Now… we could drill down and define marketing and communication right down to the minutiae, but I want to concentrate on the two main differences under which everything fits. The differences are in purpose and target.

First, purpose:

Marketing is about what you want people to know.

Communication is about what people want to know from you.

In marketing, you have a product, you have a service, and you want people to know all about it so that then, hopefully, they’ll choose it. You set the agenda, and the agenda revolves around letting your people know about the product or service, how much it costs, and where to get it.

In communication, people have a need to know certain things about you, your business or organisation, and your product or service so that then, hopefully, they’ll continue to choose it in the long term. They set the agenda, and the agenda revolves around what is useful, valuable, and interesting to them, and them only.

Second, target. Even more simply put:

The target of your marketing is your market.

The target of your communication is your audience.

An audience may have a market inside it, and I hope for your sake that it does, but a market won’t necessarily have or be an audience. (It can, in fact, exist quite happily without one.) You must know whether your target is a market or an audience because that will define your efforts.
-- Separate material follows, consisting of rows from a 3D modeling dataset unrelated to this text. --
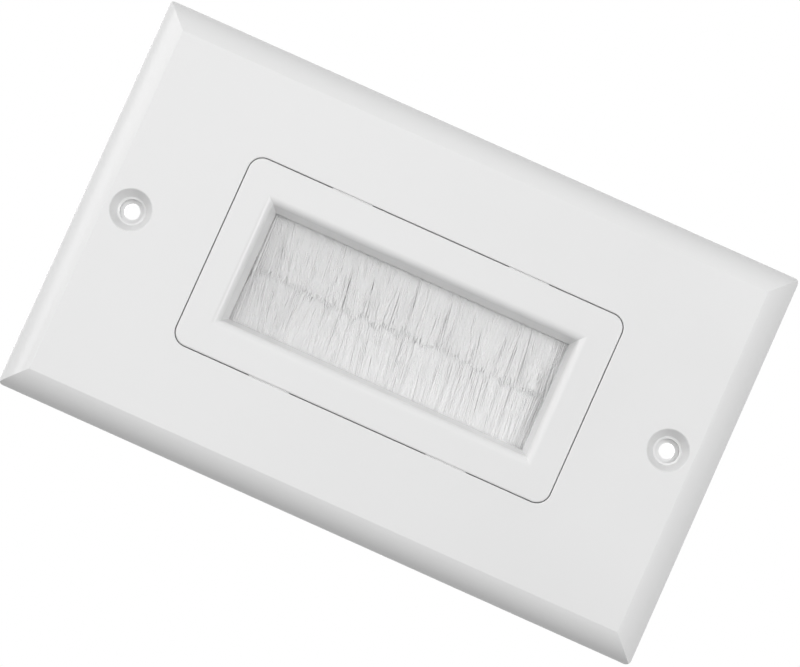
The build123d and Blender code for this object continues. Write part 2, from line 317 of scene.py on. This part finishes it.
def start_finish_group(name, roughness, scale_name, scale):
    """Starts a group that makes a finish of a colour, a roughness and the scale of a pattern.

    Gives the tree and the sockets that feed and leave it.
    """
    tree = bpy.data.node_groups.new(name, "ShaderNodeTree")
    for socket, kind, value in (("Colour", "NodeSocketColor", WHITE),
                                ("Roughness", "NodeSocketFloat", roughness),
                                (scale_name, "NodeSocketFloat", scale)):
        made = tree.interface.new_socket(socket, in_out="INPUT", socket_type=kind)
        made.default_value = value
    for socket, kind in (("Colour", "NodeSocketColor"), ("Roughness", "NodeSocketFloat"),
                         ("Height", "NodeSocketFloat")):
        tree.interface.new_socket(socket, in_out="OUTPUT", socket_type=kind)
    return tree, tree.nodes.new("NodeGroupInput").outputs, tree.nodes.new("NodeGroupOutput").inputs


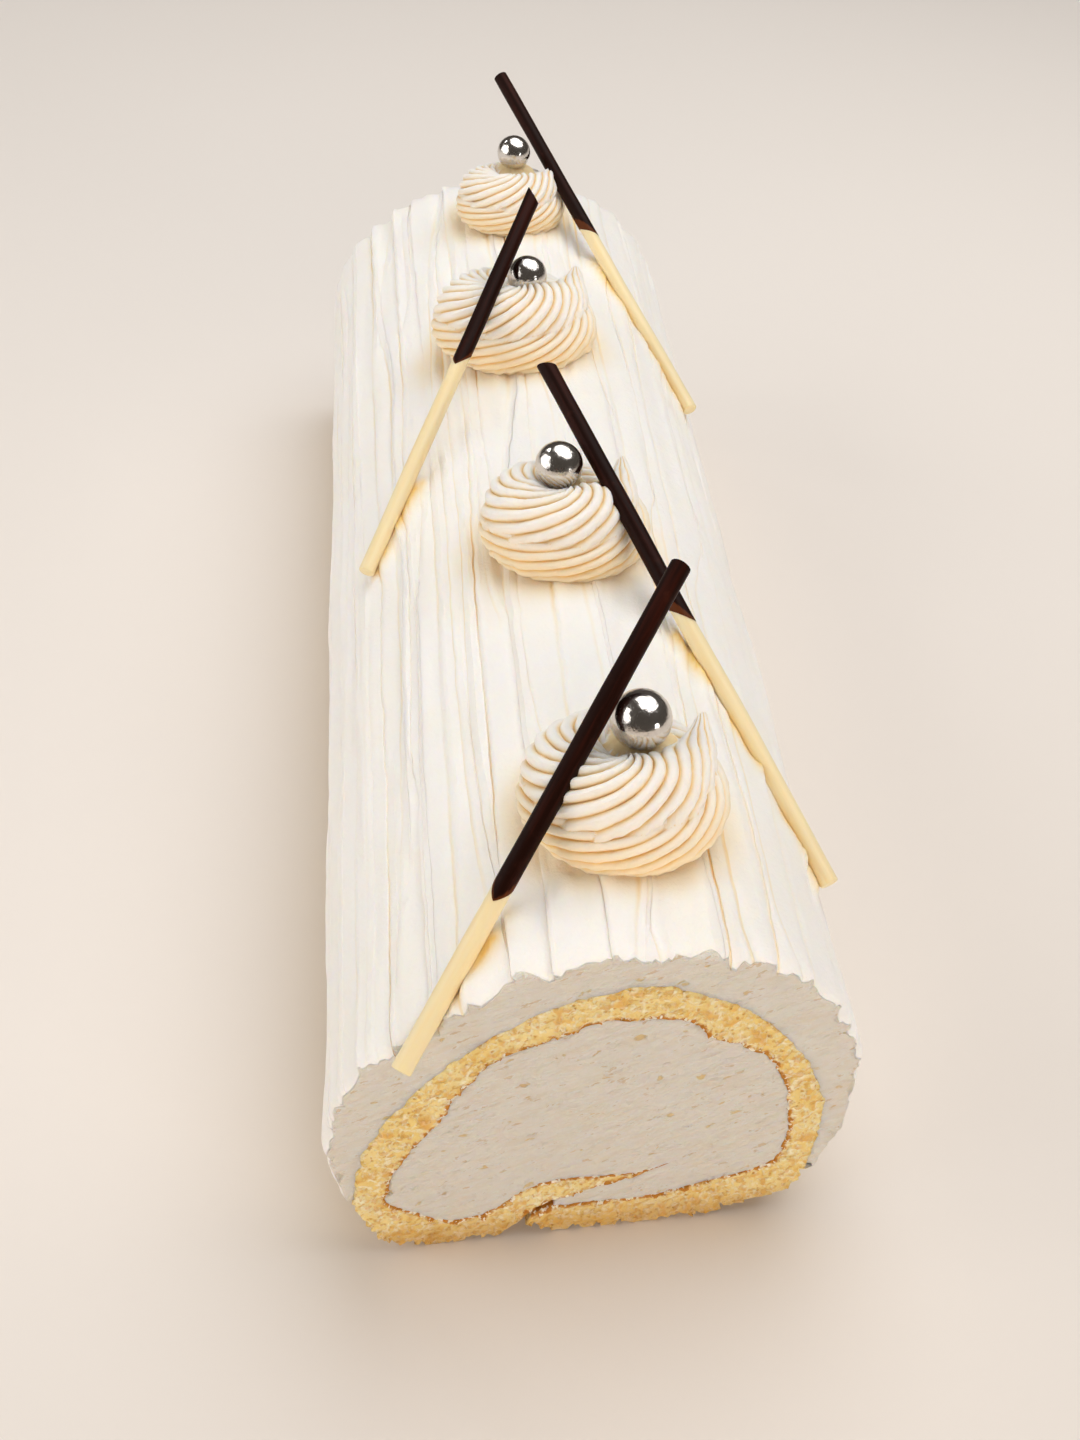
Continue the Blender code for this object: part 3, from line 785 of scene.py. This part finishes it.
around = (np.arange(RIDGES)[:, None] + RIDGE_PLACES).ravel() / RIDGES * 2 * math.pi
crest = np.tile(np.abs(np.sin(math.pi * RIDGE_PLACES)) ** 0.8, RIDGES)


def top_of_arch(x):
    """The height of the bare arch at x."""
    upper = (arch[:, 1] > 50 * MM) & (np.gradient(arch[:, 0]) > 0)
    return float(np.interp(x, arch[upper, 0], arch[upper, 1]))


def rope_rings(number, degrees):
    """The rope's sections at degrees before its tip, and how deep in a groove each point is."""
    x, distance, radius, stretch, tip_direction, twist = ROSETTES[number]
    radius *= MM
    base = np.array(from_front(x, distance, 0))
    base[2] = top_of_arch(base[0])
    even = np.arange(-660, 40, 4)
    sharp = np.clip((degrees + 30) / 20, 0, 1)
    reach, thickness, height = (
        np.interp(degrees, even, np.convolve(np.pad(straight, 4, "edge"), SOFTEN, "valid")) * (1 - sharp)
        + np.interp(degrees, even, straight) * sharp
        for straight in (np.interp(even, ROPE_WAY[:, 0], way) for way in ROPE_WAY.T[1:])
    )
    angle = np.radians(tip_direction + degrees)
    outward = np.stack([np.cos(angle) * stretch, np.sin(angle), 0 * angle], -1)
    centre = base + outward * ((reach - thickness) * radius)[:, None]
    centre[:, 2] += height * radius
    section = around + twist * np.radians(degrees)[:, None]
    along = np.radians(degrees)[:, None] * reach.mean() * radius / MM + 0 * section
    depth = RIDGE_DEPTH * (1 + 0.45 * noise(along / 7, section * 2.4, 101 + number))
    size = 1 - depth * (1 - crest) + 0.014 * noise(along / 0.9, section * 6, 111 + number)
    size = size + 0.035 * noise(along / 5, section * 1.1, 121 + number)
    low = np.clip(np.cos(section + 0.7), 0, 1) ** 3 * np.clip((degrees[:, None] + 250) / 80, 0.45, 1)
    size = size + low * (0.07 + 0.15 * noise(along / 1.4, section * 4, 131 + number))
    size = size * thickness[:, None] * radius
    across = np.maximum(np.cos(section) * size, -((reach - thickness - 0.03) * radius)[:, None])
    points = centre[:, None] + outward[:, None] * across[..., None]
    points[..., 2] += np.sin(section) * size
    return points, (1 - crest) ** 1.2 + 0 * section


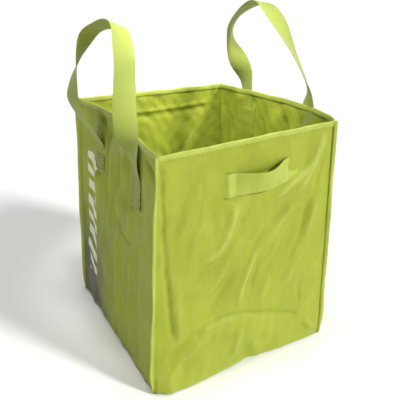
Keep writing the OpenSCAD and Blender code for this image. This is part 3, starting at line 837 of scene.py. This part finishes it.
@dataclass
class ClothBody:
    """The four panels as one lofted shell with its corner seams pinched outward, and the base."""

    form: BagForm
    finishes: Finishes
    columns: int = 118
    rows: int = 150
    thickness: float = 0.9
    corner_inset: float = 3.0
    # How far the pinched seams stand out, and which way, front left corner first
    flange: float = 9.5
    flange_way: tuple[Point, ...] = ((-0.93, -0.37), (0.95, -0.31), (0.71, 0.71), (-0.71, 0.71))
    flange_steps: tuple[float, ...] = (0.16, 0.38, 0.62, 0.86, 1.0)
    ring_sides: tuple[tuple[Side, bool], ...] = (
        (Side.FRONT, False), (Side.RIGHT, False), (Side.REAR, True), (Side.LEFT, True))

    def heights(self) -> Array:
        """Lists the heights of the shell's rows, closer together at the foot."""
        k = np.linspace(0, 1, self.rows)
        return self.form.height * (0.94 * k + 0.06 * k * k)

    def seam_wave(self, corner: int, rise: Array) -> Array:
        """Gives how far a seam wavers along its height, sideways."""
        phase = 1.7 * corner
        swing = 1.5 * np.sin(rise / 47 + phase) + 0.9 * np.sin(rise / 21 + 2.3 * phase)
        return swing * smooth(rise, 0, 60) * smooth(self.form.height - rise, 0, 60)

    def flange_point(self, corner: int, share: Array | float, rise: Array, aside: Array | float) -> Array:
        """Places points on a pinched seam.

        Args:
            corner: The corner's number.
            share: How far out along the flange, from 0 to 1.
            rise: Heights up the seam.
            aside: Distance across the flange, to the right of its way out.

        Returns:
            The points, one row each.
        """
        v = rise / self.form.height
        x, y = self.form.corner(corner, v)
        way = np.array(self.flange_way[corner])
        across = np.array([way[1], -way[0]])
        out = self.flange * np.asarray(share, float) * (0.25 + 0.75 * smooth(rise, 0, 60))
        shift = np.asarray(aside, float) + self.seam_wave(corner, rise) * np.asarray(share, float) ** 1.5
        z = rise + self.form.rim_tilt[corner] * v ** 2
        return np.stack([x + way[0] * out + across[0] * shift,
                         y + way[1] * out + across[1] * shift, z + 0 * out], axis=-1)

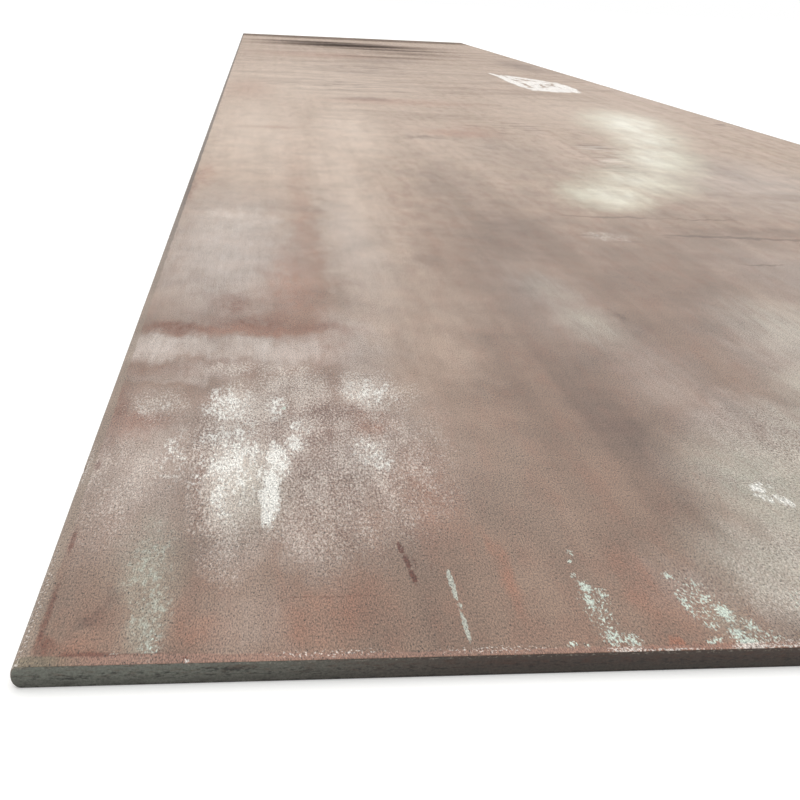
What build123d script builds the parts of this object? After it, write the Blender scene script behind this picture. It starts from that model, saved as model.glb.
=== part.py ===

If you imagine marketing and communication as two lines, you can see many points where they’d cross over and intercept, but they are still separate and distinct. You can combine and smoosh together marketing and communication as much as you like, but if you consider them one and the same they will, at best, fall short of the mark. Most of they time, they will fail.

On the other hand, if you realise not just how different they are, but how complementary, you’ll tap into quite the thing: an ability to get the best from each one and an ability to combine the two for ultimate presence and branding power.

It’s the difference that makes all the difference.